>> BEGIN DATA PROVIDED

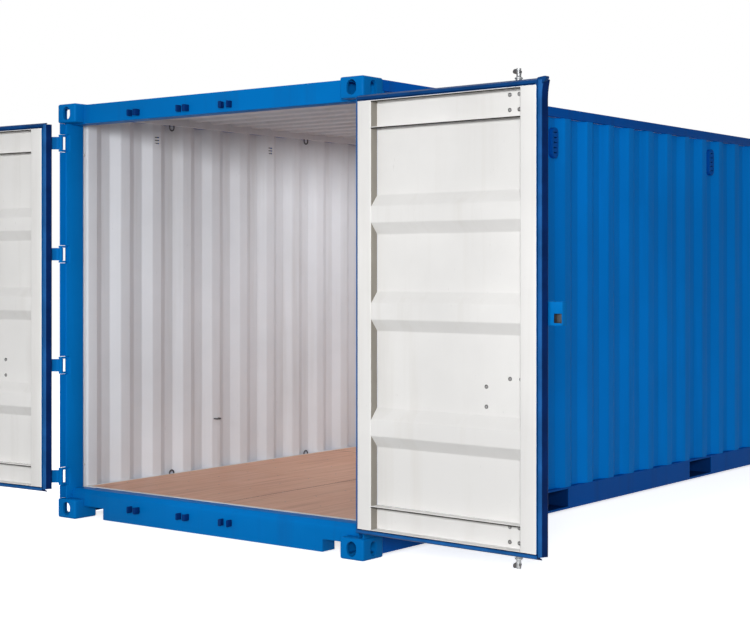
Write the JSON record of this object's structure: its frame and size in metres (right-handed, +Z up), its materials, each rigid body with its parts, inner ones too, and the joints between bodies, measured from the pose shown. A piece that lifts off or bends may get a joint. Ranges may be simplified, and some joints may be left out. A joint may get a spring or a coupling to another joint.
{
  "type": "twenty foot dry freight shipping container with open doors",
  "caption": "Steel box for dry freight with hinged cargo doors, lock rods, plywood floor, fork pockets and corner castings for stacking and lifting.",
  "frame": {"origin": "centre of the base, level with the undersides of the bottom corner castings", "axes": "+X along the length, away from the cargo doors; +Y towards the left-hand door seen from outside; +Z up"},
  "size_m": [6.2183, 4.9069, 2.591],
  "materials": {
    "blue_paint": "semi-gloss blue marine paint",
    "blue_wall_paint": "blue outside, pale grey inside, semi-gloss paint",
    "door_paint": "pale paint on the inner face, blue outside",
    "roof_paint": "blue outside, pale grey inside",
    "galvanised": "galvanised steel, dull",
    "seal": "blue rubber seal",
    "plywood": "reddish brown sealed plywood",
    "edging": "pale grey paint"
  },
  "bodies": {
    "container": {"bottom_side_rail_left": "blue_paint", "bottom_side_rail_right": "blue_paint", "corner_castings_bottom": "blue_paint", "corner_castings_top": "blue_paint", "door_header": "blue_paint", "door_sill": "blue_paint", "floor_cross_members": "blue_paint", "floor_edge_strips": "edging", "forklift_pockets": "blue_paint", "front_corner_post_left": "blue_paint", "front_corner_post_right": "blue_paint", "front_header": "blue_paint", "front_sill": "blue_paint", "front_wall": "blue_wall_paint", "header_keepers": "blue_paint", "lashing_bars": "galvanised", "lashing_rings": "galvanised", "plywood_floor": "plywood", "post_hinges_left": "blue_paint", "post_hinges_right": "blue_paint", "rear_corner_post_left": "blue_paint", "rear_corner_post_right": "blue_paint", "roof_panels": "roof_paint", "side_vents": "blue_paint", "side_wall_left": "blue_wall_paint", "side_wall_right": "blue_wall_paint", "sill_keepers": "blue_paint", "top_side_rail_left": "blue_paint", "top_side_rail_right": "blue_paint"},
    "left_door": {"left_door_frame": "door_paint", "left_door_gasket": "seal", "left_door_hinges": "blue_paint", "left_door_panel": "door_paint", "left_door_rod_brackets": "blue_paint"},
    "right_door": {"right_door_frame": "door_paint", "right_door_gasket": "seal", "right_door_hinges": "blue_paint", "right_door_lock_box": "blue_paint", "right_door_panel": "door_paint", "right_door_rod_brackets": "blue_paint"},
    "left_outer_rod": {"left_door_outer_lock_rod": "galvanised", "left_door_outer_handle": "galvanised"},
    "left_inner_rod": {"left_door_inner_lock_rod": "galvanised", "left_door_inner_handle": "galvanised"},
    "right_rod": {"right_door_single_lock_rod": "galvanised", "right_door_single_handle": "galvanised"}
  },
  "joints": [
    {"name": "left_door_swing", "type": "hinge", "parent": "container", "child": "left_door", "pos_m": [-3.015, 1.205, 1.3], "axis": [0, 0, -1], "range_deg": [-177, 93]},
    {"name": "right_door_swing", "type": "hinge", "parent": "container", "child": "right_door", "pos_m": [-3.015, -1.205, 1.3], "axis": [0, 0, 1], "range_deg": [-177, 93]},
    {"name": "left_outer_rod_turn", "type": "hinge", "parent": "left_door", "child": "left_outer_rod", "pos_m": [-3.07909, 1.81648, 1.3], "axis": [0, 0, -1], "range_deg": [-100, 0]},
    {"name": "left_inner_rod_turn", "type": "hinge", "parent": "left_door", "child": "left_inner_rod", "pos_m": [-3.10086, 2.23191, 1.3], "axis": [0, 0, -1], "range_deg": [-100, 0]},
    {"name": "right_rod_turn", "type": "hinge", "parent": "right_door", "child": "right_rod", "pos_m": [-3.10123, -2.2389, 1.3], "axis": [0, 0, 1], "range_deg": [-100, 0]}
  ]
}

>> END DATA PROVIDED

EXERCISE OBJECTIVE – Locate all lines holding the word "from", then copy them out.

THE COMPLETED TASK –
Write the JSON record of this object's structure: its frame and size in metres (right-handed, +Z up), its materials, each rigid body with its parts, inner ones too, and the joints between bodies, measured from the pose shown. A piece that lifts off or bends may get a joint. Ranges may be simplified, and some joints may be left out. A joint may get a spring or a coupling to another joint.
  "frame": {"origin": "centre of the base, level with the undersides of the bottom corner castings", "axes": "+X along the length, away from the cargo doors; +Y towards the left-hand door seen from outside; +Z up"},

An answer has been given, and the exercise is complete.